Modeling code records
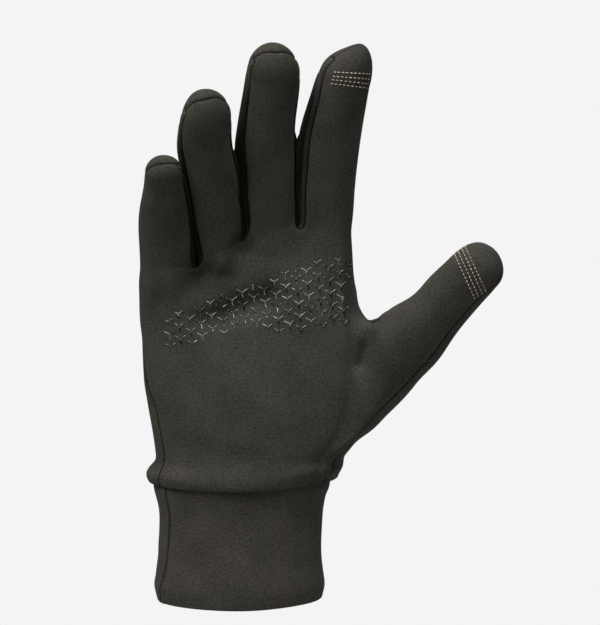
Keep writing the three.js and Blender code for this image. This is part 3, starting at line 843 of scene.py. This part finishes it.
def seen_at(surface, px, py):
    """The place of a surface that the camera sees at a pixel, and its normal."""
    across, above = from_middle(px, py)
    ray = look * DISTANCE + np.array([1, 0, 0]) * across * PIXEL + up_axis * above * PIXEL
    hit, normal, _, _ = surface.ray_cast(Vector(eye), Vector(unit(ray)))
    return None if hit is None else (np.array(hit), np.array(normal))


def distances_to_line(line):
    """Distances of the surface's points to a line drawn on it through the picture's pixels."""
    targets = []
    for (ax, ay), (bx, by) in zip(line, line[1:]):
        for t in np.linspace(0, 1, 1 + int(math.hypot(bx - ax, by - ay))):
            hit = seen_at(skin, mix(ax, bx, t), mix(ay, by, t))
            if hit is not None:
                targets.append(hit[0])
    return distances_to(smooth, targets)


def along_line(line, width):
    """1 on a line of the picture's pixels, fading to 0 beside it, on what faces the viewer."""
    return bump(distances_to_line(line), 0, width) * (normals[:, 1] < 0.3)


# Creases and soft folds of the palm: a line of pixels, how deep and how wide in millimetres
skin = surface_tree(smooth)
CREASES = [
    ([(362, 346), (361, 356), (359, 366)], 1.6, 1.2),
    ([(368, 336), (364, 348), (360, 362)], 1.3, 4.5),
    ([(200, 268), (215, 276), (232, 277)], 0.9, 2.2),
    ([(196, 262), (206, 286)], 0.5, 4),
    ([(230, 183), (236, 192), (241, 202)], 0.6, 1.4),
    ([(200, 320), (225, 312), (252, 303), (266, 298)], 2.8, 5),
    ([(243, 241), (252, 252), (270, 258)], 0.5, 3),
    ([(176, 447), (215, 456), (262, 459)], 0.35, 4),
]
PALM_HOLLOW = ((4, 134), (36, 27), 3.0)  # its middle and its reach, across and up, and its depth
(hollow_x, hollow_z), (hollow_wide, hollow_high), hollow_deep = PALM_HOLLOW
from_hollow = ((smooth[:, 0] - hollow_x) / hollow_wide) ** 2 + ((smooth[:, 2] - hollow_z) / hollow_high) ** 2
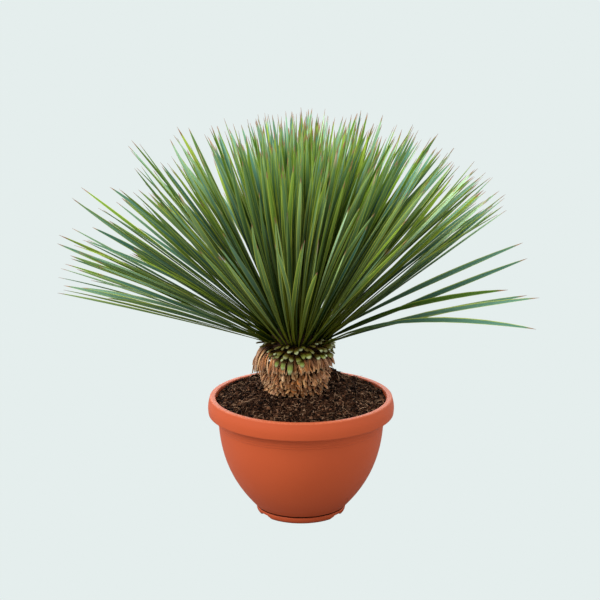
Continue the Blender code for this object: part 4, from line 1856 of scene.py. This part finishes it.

» **Requirement**: Quote exactly the stretch of lines above that starts at the first one and ends at the line with "return None if", and nothing beyond it.

» **Output for this task**:
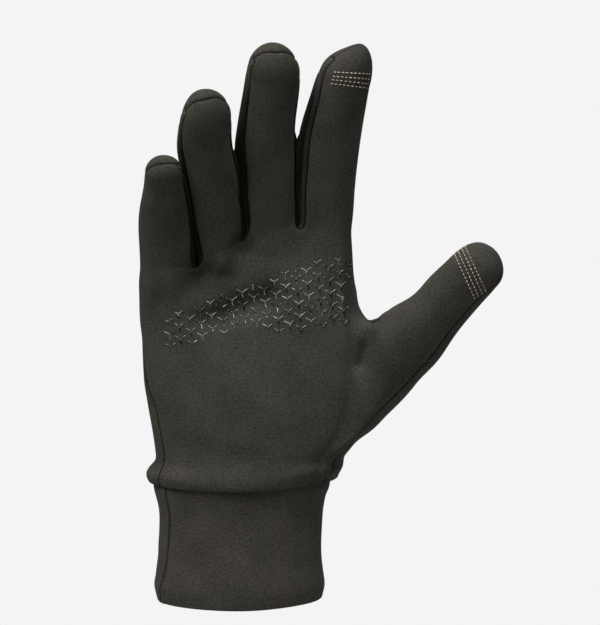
Keep writing the three.js and Blender code for this image. This is part 3, starting at line 843 of scene.py. This part finishes it.
def seen_at(surface, px, py):
    """The place of a surface that the camera sees at a pixel, and its normal."""
    across, above = from_middle(px, py)
    ray = look * DISTANCE + np.array([1, 0, 0]) * across * PIXEL + up_axis * above * PIXEL
    hit, normal, _, _ = surface.ray_cast(Vector(eye), Vector(unit(ray)))
    return None if hit is None else (np.array(hit), np.array(normal))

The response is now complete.